Only one cause (Score:4, Insightful)
No, actually the slump is because... (Score:3, Insightful)
G.
Not Just Sequels, but BAD Sequels (Score:3, Insightful)
From Russia with Love is a great example of what I'm talking about. Sequels should build on what worked from previous games, not implement something worse. Case in point: the camera in the game From Russia with Love. You had to constantly manually maneuver the camera to keep it behind you. And when you died, who knows what position the camera would be in when you rezzed. I'm sorry, but under no circumstances should the camera ever start in second-person mode when I'm playing a deathmatch (happened to me once; in the few seconds it took to spin the camera around, I was shot to death. Wheeee!). Worst camera behavior in an FPS *ever*.
Dev costs make investors risk-averse (Score:2, Insightful)
It seems like the increased capabilities of game systems these days has caused the cost of making a game to grow exponentially, while only giving us linear improvements in the quality of the games themselves. Investors are much more likely to fund a game based on a known property (a sequel, a sports game, a movie knockoff...) than something totally original from out of the blue. It's much more difficult to recoup the costs of making a game than it used to be, so gambling on an unknown quantity has far worse consequences than it did back in the day.
I have a feeling that a lot of the future growth and innovation in the market is going to come from handheld systems (due to lower development costs), and from companies like Nintendo who aren't so concerned with milking every last polygon from the hardware, but are more focused on innovations in gameplay.
Re:Wait wait pick one... (Score:3, Insightful)
Gamers are getting older too! (Score:3, Insightful)
I tend to buy a very small number of games and play them through over a very long period of time (I'm still working on GTA San Andreas and I bought it when it came out...) 15-year-olds, on the other hand, bug their parents to buy them every new $50 game on the market, and the $300 video card-of-the-year to go with it. I made the decision a while back to not keep up with the PC game platform wars and bought a PS2. At least I know that games written for it are going to be playable on it next year.

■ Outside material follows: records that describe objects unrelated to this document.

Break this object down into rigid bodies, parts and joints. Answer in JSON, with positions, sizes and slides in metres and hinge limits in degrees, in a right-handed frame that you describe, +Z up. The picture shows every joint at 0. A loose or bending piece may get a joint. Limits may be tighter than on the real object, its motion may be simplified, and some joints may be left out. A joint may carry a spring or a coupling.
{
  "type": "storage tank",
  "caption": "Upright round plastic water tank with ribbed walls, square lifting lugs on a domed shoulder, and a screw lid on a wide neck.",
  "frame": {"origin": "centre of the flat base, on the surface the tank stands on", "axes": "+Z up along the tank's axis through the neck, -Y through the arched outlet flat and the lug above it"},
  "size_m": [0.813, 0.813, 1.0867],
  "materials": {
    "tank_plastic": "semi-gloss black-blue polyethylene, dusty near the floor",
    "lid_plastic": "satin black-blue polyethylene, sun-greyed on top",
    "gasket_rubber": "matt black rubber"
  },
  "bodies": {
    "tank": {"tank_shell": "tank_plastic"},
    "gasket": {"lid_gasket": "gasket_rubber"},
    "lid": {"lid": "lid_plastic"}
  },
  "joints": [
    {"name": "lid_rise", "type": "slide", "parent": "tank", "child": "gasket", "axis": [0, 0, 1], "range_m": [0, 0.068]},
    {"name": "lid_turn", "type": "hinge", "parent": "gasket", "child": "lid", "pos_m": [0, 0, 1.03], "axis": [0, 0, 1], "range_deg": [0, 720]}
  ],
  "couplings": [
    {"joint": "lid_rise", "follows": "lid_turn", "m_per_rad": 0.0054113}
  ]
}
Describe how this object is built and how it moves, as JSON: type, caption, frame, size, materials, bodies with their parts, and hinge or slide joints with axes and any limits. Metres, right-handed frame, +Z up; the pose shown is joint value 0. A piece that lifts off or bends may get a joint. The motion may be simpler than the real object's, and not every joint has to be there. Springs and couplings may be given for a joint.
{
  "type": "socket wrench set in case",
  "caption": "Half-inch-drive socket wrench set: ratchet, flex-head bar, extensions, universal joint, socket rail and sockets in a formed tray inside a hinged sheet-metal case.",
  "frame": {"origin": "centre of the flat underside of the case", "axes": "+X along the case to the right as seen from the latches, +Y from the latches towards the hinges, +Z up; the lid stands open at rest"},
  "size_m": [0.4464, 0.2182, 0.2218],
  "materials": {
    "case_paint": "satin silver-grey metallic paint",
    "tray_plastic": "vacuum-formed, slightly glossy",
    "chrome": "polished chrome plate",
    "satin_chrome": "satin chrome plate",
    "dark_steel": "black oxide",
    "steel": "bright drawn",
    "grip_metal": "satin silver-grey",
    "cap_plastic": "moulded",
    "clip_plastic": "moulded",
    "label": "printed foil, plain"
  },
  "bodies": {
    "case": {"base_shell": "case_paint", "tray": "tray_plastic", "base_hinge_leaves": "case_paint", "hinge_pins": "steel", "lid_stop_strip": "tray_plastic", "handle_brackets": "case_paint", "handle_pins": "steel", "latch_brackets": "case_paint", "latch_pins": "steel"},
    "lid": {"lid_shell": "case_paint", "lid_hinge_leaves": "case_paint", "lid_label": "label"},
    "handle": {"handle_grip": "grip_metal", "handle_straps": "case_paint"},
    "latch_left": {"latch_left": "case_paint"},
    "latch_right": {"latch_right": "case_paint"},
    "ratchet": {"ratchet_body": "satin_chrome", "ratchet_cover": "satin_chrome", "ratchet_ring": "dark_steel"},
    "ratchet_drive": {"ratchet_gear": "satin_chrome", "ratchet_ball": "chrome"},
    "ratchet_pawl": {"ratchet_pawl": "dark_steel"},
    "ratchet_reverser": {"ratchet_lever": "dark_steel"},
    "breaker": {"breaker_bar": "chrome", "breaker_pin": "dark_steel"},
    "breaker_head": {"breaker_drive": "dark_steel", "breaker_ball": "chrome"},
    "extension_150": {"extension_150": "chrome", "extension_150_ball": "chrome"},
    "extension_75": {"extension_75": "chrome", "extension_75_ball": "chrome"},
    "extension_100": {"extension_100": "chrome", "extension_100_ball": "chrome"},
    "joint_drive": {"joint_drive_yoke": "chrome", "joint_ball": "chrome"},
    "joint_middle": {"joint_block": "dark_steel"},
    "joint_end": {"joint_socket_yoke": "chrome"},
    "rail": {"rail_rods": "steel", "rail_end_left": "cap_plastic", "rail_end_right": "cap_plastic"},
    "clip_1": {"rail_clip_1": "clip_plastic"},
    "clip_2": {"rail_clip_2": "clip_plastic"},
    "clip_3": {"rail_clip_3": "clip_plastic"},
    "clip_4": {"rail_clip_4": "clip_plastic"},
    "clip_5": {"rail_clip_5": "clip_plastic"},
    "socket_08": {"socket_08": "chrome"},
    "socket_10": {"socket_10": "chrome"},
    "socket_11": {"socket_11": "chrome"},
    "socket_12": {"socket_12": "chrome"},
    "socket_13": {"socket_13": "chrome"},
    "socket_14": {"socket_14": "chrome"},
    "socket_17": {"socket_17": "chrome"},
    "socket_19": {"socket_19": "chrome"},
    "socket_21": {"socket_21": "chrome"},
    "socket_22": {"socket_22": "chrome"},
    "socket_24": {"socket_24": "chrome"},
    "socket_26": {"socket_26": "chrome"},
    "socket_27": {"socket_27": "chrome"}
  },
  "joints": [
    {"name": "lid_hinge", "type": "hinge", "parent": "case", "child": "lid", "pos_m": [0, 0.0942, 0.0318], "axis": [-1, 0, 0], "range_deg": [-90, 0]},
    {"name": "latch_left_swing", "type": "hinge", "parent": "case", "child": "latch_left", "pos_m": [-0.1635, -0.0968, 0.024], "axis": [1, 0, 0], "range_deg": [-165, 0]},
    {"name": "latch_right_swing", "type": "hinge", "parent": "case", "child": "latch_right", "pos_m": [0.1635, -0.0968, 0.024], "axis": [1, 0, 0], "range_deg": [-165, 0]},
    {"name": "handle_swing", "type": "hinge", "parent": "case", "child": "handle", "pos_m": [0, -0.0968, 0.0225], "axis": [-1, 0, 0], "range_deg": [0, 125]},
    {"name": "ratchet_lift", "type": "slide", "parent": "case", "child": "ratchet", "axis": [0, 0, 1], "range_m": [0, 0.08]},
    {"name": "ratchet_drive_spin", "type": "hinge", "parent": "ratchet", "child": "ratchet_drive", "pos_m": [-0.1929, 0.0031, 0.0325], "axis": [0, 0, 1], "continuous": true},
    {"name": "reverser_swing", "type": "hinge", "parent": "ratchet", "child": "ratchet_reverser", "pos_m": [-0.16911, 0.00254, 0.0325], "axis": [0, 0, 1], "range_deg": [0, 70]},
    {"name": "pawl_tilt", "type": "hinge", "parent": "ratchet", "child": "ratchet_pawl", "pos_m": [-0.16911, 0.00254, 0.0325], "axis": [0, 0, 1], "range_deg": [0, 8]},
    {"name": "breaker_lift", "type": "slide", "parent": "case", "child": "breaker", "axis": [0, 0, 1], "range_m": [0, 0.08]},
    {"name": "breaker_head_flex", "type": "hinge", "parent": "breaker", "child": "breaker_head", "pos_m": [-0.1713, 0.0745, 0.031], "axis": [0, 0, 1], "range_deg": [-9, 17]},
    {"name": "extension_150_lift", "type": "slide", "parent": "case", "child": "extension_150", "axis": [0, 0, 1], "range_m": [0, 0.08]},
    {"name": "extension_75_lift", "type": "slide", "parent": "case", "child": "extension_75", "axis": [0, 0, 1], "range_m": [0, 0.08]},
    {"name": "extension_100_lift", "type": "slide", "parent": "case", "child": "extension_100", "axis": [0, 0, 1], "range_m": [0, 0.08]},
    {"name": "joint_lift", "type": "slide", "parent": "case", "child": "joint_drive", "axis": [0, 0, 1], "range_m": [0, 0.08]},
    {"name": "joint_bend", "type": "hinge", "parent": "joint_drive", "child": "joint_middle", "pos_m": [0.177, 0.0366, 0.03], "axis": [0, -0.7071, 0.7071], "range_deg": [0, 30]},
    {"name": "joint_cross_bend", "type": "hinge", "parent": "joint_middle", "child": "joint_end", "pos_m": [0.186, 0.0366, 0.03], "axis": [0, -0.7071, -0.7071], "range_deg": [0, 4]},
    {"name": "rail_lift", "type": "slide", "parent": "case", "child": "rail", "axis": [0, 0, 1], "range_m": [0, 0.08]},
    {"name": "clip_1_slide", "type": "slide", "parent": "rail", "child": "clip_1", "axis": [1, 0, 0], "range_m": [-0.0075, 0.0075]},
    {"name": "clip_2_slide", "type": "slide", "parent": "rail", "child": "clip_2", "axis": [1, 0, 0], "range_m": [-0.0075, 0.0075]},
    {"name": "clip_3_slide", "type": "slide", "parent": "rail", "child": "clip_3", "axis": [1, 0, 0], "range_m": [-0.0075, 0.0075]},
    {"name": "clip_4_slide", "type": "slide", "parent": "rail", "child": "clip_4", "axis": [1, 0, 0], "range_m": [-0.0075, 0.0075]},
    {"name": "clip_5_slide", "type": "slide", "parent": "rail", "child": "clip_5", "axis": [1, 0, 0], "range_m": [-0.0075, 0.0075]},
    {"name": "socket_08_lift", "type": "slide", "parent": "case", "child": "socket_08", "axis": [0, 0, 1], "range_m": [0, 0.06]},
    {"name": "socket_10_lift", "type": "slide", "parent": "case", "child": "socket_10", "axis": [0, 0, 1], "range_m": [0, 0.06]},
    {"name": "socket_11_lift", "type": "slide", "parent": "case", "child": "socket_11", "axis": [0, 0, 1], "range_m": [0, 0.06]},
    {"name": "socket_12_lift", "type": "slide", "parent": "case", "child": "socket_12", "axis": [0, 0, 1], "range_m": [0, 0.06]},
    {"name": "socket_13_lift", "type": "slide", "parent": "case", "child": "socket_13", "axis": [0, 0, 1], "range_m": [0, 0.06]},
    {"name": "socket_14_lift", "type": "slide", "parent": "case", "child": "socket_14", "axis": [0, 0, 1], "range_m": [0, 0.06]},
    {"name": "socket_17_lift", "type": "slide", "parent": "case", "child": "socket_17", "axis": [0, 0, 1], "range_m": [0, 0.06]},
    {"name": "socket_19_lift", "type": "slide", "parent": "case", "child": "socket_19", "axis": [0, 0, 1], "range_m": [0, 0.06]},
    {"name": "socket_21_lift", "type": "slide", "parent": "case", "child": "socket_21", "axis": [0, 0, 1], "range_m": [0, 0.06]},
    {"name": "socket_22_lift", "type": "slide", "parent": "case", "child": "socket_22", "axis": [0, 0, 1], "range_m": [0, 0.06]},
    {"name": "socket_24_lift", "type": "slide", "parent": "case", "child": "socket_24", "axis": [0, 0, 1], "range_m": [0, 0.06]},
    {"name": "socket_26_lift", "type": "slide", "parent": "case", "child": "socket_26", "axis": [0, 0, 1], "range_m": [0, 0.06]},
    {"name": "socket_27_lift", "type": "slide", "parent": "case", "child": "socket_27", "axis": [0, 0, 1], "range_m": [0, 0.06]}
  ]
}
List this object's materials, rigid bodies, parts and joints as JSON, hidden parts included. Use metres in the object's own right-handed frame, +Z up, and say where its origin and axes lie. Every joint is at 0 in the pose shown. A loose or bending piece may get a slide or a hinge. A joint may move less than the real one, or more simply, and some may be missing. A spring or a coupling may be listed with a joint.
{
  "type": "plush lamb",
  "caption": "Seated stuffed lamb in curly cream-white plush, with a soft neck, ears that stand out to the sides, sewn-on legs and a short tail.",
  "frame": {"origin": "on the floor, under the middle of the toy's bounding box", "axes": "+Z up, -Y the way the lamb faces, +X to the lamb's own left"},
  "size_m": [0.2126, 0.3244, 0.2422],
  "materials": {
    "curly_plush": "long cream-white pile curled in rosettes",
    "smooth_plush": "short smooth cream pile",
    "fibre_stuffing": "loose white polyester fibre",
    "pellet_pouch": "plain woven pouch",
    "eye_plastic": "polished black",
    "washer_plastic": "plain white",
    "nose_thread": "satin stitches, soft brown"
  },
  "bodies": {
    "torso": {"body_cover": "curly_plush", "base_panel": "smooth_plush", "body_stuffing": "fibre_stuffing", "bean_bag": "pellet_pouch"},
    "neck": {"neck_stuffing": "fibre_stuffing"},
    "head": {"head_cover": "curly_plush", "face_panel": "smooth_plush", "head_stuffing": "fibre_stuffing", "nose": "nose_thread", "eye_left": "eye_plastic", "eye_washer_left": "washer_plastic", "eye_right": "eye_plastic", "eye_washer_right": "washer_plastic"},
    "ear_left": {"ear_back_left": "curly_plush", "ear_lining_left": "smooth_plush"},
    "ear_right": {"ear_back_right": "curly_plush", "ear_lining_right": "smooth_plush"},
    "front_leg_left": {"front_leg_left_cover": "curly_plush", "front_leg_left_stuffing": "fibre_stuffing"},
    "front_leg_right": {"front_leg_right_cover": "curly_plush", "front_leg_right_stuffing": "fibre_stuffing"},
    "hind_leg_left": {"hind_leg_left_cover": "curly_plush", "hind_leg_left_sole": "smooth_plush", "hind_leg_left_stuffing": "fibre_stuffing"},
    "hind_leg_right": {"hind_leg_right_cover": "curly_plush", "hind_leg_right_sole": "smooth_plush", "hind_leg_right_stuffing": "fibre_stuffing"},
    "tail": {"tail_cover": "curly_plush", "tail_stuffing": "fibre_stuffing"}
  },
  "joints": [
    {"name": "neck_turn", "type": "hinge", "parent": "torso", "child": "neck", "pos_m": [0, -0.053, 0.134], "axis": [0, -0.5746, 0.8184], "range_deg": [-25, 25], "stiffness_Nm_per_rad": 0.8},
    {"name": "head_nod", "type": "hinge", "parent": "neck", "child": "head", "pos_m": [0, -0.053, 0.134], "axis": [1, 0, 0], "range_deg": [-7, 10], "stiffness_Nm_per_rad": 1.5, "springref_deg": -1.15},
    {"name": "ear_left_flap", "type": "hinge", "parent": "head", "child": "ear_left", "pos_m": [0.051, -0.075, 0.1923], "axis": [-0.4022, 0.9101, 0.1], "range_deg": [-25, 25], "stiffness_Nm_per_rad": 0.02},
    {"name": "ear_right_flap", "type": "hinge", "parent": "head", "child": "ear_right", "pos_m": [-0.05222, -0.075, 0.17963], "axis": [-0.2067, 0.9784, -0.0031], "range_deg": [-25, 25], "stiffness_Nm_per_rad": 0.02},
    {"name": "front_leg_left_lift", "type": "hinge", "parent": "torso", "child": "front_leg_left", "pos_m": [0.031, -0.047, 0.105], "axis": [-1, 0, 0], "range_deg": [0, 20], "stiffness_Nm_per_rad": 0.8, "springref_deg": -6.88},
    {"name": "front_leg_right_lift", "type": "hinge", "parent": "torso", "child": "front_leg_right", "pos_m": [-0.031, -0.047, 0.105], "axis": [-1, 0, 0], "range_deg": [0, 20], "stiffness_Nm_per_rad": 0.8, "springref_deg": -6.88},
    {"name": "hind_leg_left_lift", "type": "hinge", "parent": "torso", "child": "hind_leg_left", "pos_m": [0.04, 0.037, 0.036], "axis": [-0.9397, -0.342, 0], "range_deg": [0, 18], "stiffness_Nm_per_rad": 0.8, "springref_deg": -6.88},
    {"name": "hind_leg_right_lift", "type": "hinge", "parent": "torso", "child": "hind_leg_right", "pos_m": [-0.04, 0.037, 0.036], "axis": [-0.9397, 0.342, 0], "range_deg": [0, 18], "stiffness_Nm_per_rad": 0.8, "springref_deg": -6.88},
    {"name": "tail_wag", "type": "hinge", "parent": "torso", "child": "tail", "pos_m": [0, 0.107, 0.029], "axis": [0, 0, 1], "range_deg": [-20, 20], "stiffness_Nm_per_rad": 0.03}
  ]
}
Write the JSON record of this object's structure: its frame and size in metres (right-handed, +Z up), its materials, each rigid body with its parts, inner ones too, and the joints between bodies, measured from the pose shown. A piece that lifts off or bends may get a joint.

Feeding into the problem, parents are getting sick of buying every $50 game and new gaming hardware for their kids every year. This is especially true when parents are game-savvy enough to see that Madden '06 is Madden '05 with prettier graphics and an updated team roster. Or that this year's FPS hit is the same FPS engine as last year with new characters.
I honestly can't blame the game studios for catering to the audience that will make them the most money, but I have a feeling the demographic shift will get them.